Brewing indoors is not an option for me. My stove has one of those fake vents - no vent to outside, it only blows the steam back into the kitchen. However, mashing doesn't produce enough steam to worry about, so I will mash inside with the Brewzilla during the winter and boil outside in the garage over a propane burner.

There is a steam condenser hood you can get for the Brewzilla, so you can use it indoors without needing a vent, but it is expensive, and uses a lot of water. It's hard enough to justify the water usage when wort chilling, so to add to it by condensing does not seem ethical. Also, rather than starting to chill the wort immediately after I turn off the heat, I now wait until the wort chills naturally in the air to about 160 F before using the chiller. There's no worry about bacteria infection at that temperature (anything over about 140 F is safe). It saves a lot of water, and doesn't take that much extra time. I use that time to add flavour hops for about 20-30 minutes. This greatly improves the flavour of the beer, much better than adding hops at 10-20 minutes left in the boil, which causes many of the aromas to boil off.
 
Well, in my campaign to make every Brewzilla mistake, I hit another (particularly tricky) milestone - I stepped away for too long and managed to leave the grain in so long that even the 120v 35L hit 200F before I caught it.

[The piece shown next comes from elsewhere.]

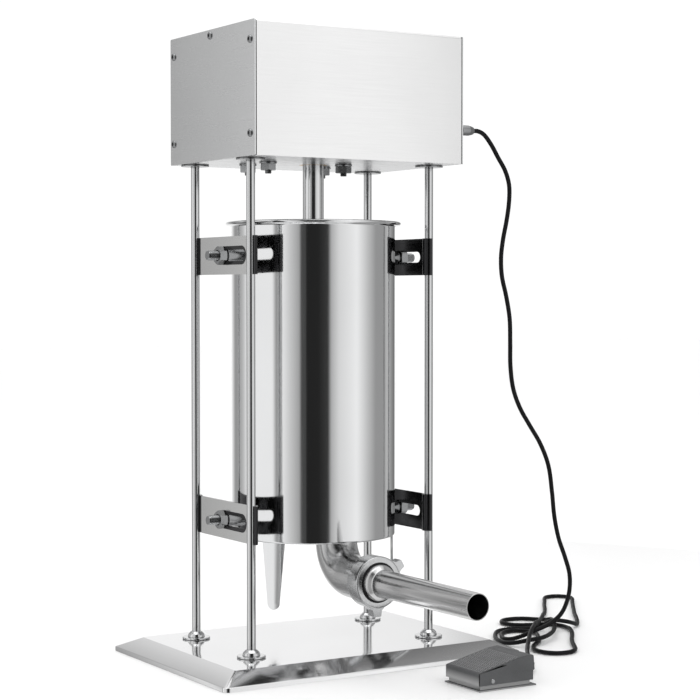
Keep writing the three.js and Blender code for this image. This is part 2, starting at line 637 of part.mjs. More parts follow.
function buildHousing() {
  const { halfX, frontY, rearY, bottomZ, topZ, floorThick, flange } = housing;
  const side = halfX - SHEET - GAP;
  const outer = block(-side, side, frontY, rearY, bottomZ, topZ);
  const inner = block(-side - 5, side + 5, frontY + SHEET, rearY - SHEET, bottomZ - 5, topZ - SHEET);
  const rims = [-1, 1].map((s) => {
    const edge = s * side;
    const [x0, x1] = [Math.min(edge, edge - s * SHEET), Math.max(edge, edge - s * SHEET)];
    const full = block(x0, x1, frontY + 0.5, rearY - 0.5, bottomZ + floorThick + GAP, topZ - 0.5);
    return cut(full, block(x0 - 1, x1 + 1, frontY + flange, rearY - flange, bottomZ + flange, topZ - flange));
  });
  const inletHole = block(78, 106, rearY - 5, rearY + 5, 628, 650);
  const switchHole = block(30, 44, rearY - 5, rearY + 5, 628, 650);
  const folded = joined(cut(outer, inner), ...rims);
  addPart('housing_shell', cut(folded, rodGuideHole(topZ), inletHole, switchHole), satinSteel);

  const glandHole = bar([halfX - 5, gland.y, gland.z], [halfX + 5, gland.y, gland.z], gland.radius + GAP, 24);
  const coverAt = (x0, x1) => block(x0, x1, frontY, rearY, bottomZ, topZ);
  addPart('side_cover_left', coverAt(-halfX, -halfX + SHEET), satinSteel);
  addPart('side_cover_right', cut(coverAt(halfX - SHEET, halfX), glandHole), satinSteel);

  const floorHoles = [
    ...corners.map(([, postSide, y]) => postHole(postSide, y, bottomZ)),
    ...boltPlaces().map(([x, y]) => boltHole(x, y, bottomZ)),
    rodGuideHole(bottomZ),
  ];
  const inset = SHEET + GAP;
  const floor = block(
    -side + 2 * GAP, side - 2 * GAP, frontY + inset, rearY - inset, bottomZ, bottomZ + floorThick);
  addPart('drive_plate', cut(floor, ...floorHoles), plainSteel);

  const lowerGuide = ringProfile(guide.inner, guide.outer, bottomZ, bottomZ + 13);
  addPart('rod_guide_lower', turned(lowerGuide, 32), bronze);
  addPart('rod_guide_upper', turned([
    [guide.inner, topZ - 8], [guide.outer, topZ - 8], [guide.outer, topZ + GAP],
    [guide.flangeRadius, topZ + GAP], [guide.flangeRadius, topZ + 2],
    [guide.inner, topZ + 2], [guide.inner, topZ - 8],
  ], 32), bronze);
}

function buildGearUnit() {
  const seat = housing.bottomZ + housing.floorThick + GAP;
  const motorEnd = -138;
  const motorRadius = 31;
  const { axisY, axisZ, bearingRadius } = gear;
  const foot = block(-92, 42, -36, 70, seat, seat + 8);
  const cheekRight = block(10, 17, 16, 66, seat, axisZ + 26);
  const cheekLeft = block(-30, -22, 4, 66, seat, axisZ + 26);
  const clearance = [
    rodGuideHole(seat),
    bar([-9, axisY, axisZ], [9, axisY, axisZ], gear.pitchRadius + gear.module + 1, 32),
    bar([9, axisY, axisZ], [30, axisY, axisZ], bearingRadius + GAP, 24),
    bar([-40, axisY, axisZ], [-10, axisY, axisZ], bearingRadius + GAP, 24),
    ...boltPlaces().map(([x, y]) => boltHole(x, y, seat)),
    bar([-150, axisY, axisZ], [-30 - GAP, axisY, axisZ], motorRadius + GAP, 40),
  ];
  addPart('gear_frame', cut(joined(foot, cheekRight, cheekLeft), ...clearance), castGrey);
  const bearing = ringProfile(gear.shaftRadius + GAP, bearingRadius, 10, 17);
  addPart('shaft_bearing', turnedSideways(bearing, 24, axisY, axisZ), plainSteel);
  addPart('gear_motor', turnedSideways([
    [0, motorEnd], [12, motorEnd], [14, motorEnd + 3], [29, motorEnd + 5],
    [motorRadius, motorEnd + 8], [motorRadius, -74], [motorRadius - 3, -72], [motorRadius - 3, -70],
    [motorRadius - 0.5, -68], [motorRadius - 0.5, -31], [11.6, -31], [11.6, -20], [0, -20],
  ], 32, axisY, axisZ), darkSteel);
  const under = housing.bottomZ;
  boltPlaces().forEach(([x, y], i) => {
    const washer = bar([x, y, under - GAP], [x, y, under - 2.2], 10.5, 24);
    const nut = hexNut(mountBolts.nutFlats, 8).rotateX(Math.PI / 2).rotateZ(0.3 * i);
    const shank = bar([x, y, under - 14], [x, y, seat + 9], mountBolts.shank, 16);
    const head = hexNut(mountBolts.headFlats, 5).rotateX(Math.PI / 2);
    const bolt = joined(
      washer, shank, toSolid(nut.translate(x, y, under - 6.2)), toSolid(head.translate(x, y, seat + 10.8)));
    addPart(`gear_frame_bolt_${y < 0 ? 'front' : 'rear'}_${x < 0 ? 'left' : 'right'}`, bolt, plainSteel);
  });
  const boardFeet = [[60, -76], [128, -76], [60, 36], [128, 36]];
  addPart('control_board', joined(
    block(56, 132, -80, 40, seat + 8, seat + 10),
    block(62, 92, -70, -40, seat + 10, seat + 34),
    block(98, 126, -74, -52, seat + 10, seat + 40),
    block(62, 120, -20, 28, seat + 10, seat + 28),
    ...boardFeet.map(([x, y]) => bar([x, y, seat], [x, y, seat + 9], 3, 12)),
  ), boardGreen);
}

function buildSwitchAndInlets() {
  const y = housing.rearY;
  const frame = block(28, 46, y + GAP, y + 2.3, 625.5, 652.5);
  const well = block(30.4, 43.6, y - 14, y + 1, 628.4, 649.6);
  const rockerRoom = block(31.5, 42.5, y - 12, y + 5, 630, 648);
  addPart('direction_switch', cut(joined(frame, well), rockerRoom), blackPlastic);
  const shape = new THREE.Shape();
  shape.moveTo(-8.4, 4.5);
  shape.lineTo(-7.6, -6);
  shape.lineTo(7.6, -6);
  shape.lineTo(8.4, 4.5);
  shape.lineTo(0, 3);
  addPart('switch_rocker', pushed(shape, 10.2, Z, Y, [37 + 5.1, y, 639]), blackPlastic);
  addPart('power_inlet', cut(
    joined(block(74, 110, y + GAP, y + 2.5, 624, 654), block(78.4, 105.6, y - 22, y + 1, 628.4, 649.6)),
    block(81, 103, y - 14, y + 5, 631, 647)), blackPlastic);
  const { radius, flangeRadius, tipRadius, length } = gland;
  const wallX = housing.halfX;
  const tip = wallX + length;
  addPart('cord_gland', turnedSideways([
    [0, wallX - 12], [radius, wallX - 12], [radius, wallX + GAP], [flangeRadius, wallX + GAP],
    [flangeRadius, wallX + 6], [radius + 0.4, wallX + 7], [radius + 0.4, tip - 8],
    [tipRadius + 0.8, tip - 3], [tipRadius, tip], [0, tip],
  ], 20, gland.y, gland.z), plainSteel);
}

// ---------------------------------------------------------------- foot pedal

function pedalOutline(inset, skirtZ) {
  const { toeX, heelX, toeZ, heelZ, kneeX } = pedal;
  const shape = new THREE.Shape();
  shape.moveTo(toeX + inset, skirtZ);
  shape.lineTo(toeX + inset, toeZ - inset);
  shape.lineTo(kneeX, heelZ - 1.2 - inset);
  shape.lineTo(heelX - 1.5 - inset, heelZ - inset);
  shape.lineTo(heelX - inset, 18);
  shape.lineTo(heelX - 2 - inset, 17);
  shape.lineTo(heelX - 2 - inset, skirtZ);
  return shape;
}

// The outline is drawn in X and Z, and pushed along Y.
function sideExtrusion(shape, y0, y1) {
  return pushed(shape, y1 - y0, X, Z, [0, y1, 0]);
}

function buildPedal() {
  const { toeX, heelX, frontY, rearY, skirtZ, wall, pinX, pinZ, pinRadius, cordY, cordZ } = pedal;
  const shell = cut(
    sideExtrusion(pedalOutline(0, skirtZ), frontY, rearY),
    sideExtrusion(pedalOutline(wall, skirtZ - 5), frontY + wall, rearY - wall),
    bar([pinX, frontY - 5, pinZ], [pinX, rearY + 5, pinZ], pinRadius + GAP, 16),
    block(heelX - 12, heelX + 5, cordY - 8, cordY + 8, 0, 23));
  addPart('pedal_treadle', shell, pedalPaint);
  const ear = (y) => block(toeX + 8, toeX + 30, y, y + 1.5, 1, 17);
  const gapY = wall + 0.8;
  addPart('pedal_base', cut(joined(
    block(toeX - 1, heelX + 1.5, frontY - 1, rearY + 1, 0, 1.6),
    block(toeX + 4, heelX - 5, frontY + gapY, rearY - gapY, 0, 3),
    ear(frontY + gapY), ear(rearY - gapY - 1.5),
    block(heelX - 9, heelX - 1, cordY - 6, cordY + 6, 0, cordZ + 5),
  ), bar([pinX, frontY - 5, pinZ], [pinX, rearY + 5, pinZ], pinRadius + GAP, 16)), pedalPaint);
  addPart('pedal_pin', bar([pinX, frontY - 0.8, pinZ], [pinX, rearY + 0.8, pinZ], pinRadius, 16), plainSteel);
  addPart('pedal_switch', cut(
    block(74, 94, -275, -265, 3 + GAP, 24), block(87.3, 90.7, -271.7, -268.3, 19, 25)), blackPlastic);
  addPart('switch_plunger', block(87.7, 90.3, -271.3, -268.7, 22, 29.2), whiteRubber);
  addPart('pedal_spring', turned(ringProfile(4.2, 6, 3 + GAP, 29), 12).translate([98, -254, 0]), plainSteel);
  addPart('pedal_grommet', turnedSideways([
    [0, heelX - 1 + GAP], [5, heelX - 1 + GAP], [5, heelX + 3], [4.2, heelX + 4], [3.6, heelX + 14],
    [0, heelX + 14],
  ], 16, cordY, cordZ), blackPlastic);
}

// ---------------------------------------------------------------- the pedal's cord

function buildCord() {
  const clearance = wrapping(cordLoops, cordRadius + GAP);
  const drop = cordTube([...cordDrop, ...cordLoops.slice(0, 2)]);
  addPart('pedal_cord_drop', cut(drop, clearance), blackPlastic);
  addPart('pedal_cord_bundle', wrapping(cordLoops, cordRadius), blackPlastic);
  addPart('pedal_cord_lead', cut(cordTube(cordLead), clearance), blackPlastic);
}

buildBase();
buildPosts();
buildBarrel();
buildElbow();
buildBrackets();
buildNozzle();
buildDrive();
buildPiston();
buildHousing();
buildGearUnit();
buildSwitchAndInlets();
buildPedal();
buildCord();

export default machine;
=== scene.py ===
import math

import bmesh
import bpy
from mathutils import Matrix, Vector
from mathutils.geometry import tessellate_polygon


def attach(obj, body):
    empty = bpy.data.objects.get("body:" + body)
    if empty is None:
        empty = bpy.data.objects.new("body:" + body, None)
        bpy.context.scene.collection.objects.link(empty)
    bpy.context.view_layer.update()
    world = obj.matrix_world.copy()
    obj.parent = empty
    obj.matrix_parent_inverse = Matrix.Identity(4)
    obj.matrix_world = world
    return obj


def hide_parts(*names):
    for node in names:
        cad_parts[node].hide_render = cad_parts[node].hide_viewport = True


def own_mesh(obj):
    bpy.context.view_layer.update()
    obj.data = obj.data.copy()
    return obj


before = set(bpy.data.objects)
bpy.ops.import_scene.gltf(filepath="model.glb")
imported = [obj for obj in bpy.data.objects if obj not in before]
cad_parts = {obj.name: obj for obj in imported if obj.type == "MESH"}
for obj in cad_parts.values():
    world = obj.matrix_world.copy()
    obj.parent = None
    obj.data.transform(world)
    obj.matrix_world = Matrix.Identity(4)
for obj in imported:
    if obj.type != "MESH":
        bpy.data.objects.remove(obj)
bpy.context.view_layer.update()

# An upright electric sausage stuffer. Shapes are drawn in millimetres and become metres in piece().
# The origin is on the floor under the barrel's axis, +Z is up and the nozzle points to -Y.

MM = 0.001
GAP = 0.3

POST_X = 124.5
POST_YS = {"front": -68.0, "rear": 72.0}
SIDES = {"left": -1, "right": 1}
HOUSING = {"half_x": 143.8, "front": -113.0, "rear": 99.5, "low": 597.5, "high": 751.0, "sheet": 1.5}
BARREL = {"radius": 100.0, "wall": 1.5, "low": 146.0, "high": 528.0, "rim": 107.5}
STUD_ZS = {"upper": 486.0, "lower": 172.0}
OUTLET_Z = 105.5
GLAND = {"y": -97.0, "z": 640.0, "radius": 6.0, "length": 26.0}

# ---- camera

CAMERA_PLACE = (-1.154575, -1.941461, 0.441407)
CAMERA_TURN = -31.88
CAMERA_PITCH = 1.7625


def make_camera():
    data = bpy.data.cameras.new("camera")
    data.sensor_width = 36
    data.lens = 94.874
    camera = bpy.data.objects.new("camera", data)
    camera.location = CAMERA_PLACE
    camera.rotation_euler = (math.radians(90 - CAMERA_PITCH), 0, math.radians(CAMERA_TURN))
    bpy.context.collection.objects.link(camera)
    bpy.context.scene.camera = camera


make_camera()

# ---- finishes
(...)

To be clear, the 120v heats so slowly that you usually have a very generous window to get the grain out. I just had too many things pop up in that roughly 1 hour window. It still had 15 minutes of programmed mashing at 150 and and 20 at 159 when I left - but I guess I was gone a bit over an hour. I'm thinking maybe it actually heats faster if the hot grains are still in.

Oh well, it's a red ale, so the additional astringency may not be too bad of factor. Will see.
 
On the topic of 120V Brewzillas, can you brew outdoors with the 35L/120V version when it's cooler out? I'm not talking deep freeze but spring or fall mornings when it's maybe 5C/40F out.
 
Well, in my campaign to make every Brewzilla mistake, I hit another (particularly tricky) milestone - I stepped away for too long and managed to leave the grain in so long that even the 120v 35L hit 200F before I caught it.

To be clear, the 120v heats so slowly that you usually have a very generous window to get the grain out. I just had too many things pop up in that roughly 1 hour window. It still had 15 minutes of programmed mashing at 150 and and 20 at 159 when I left - but I guess I was gone a bit over an hour. I'm thinking maybe it actually heats faster if the hot grains are still in.

Oh well, it's a red ale, so the additional astringency may not be too bad of factor. Will see.
In only one hour, with a 120 Volt system, the temperature rose to 200F??? What was the ambient temperature?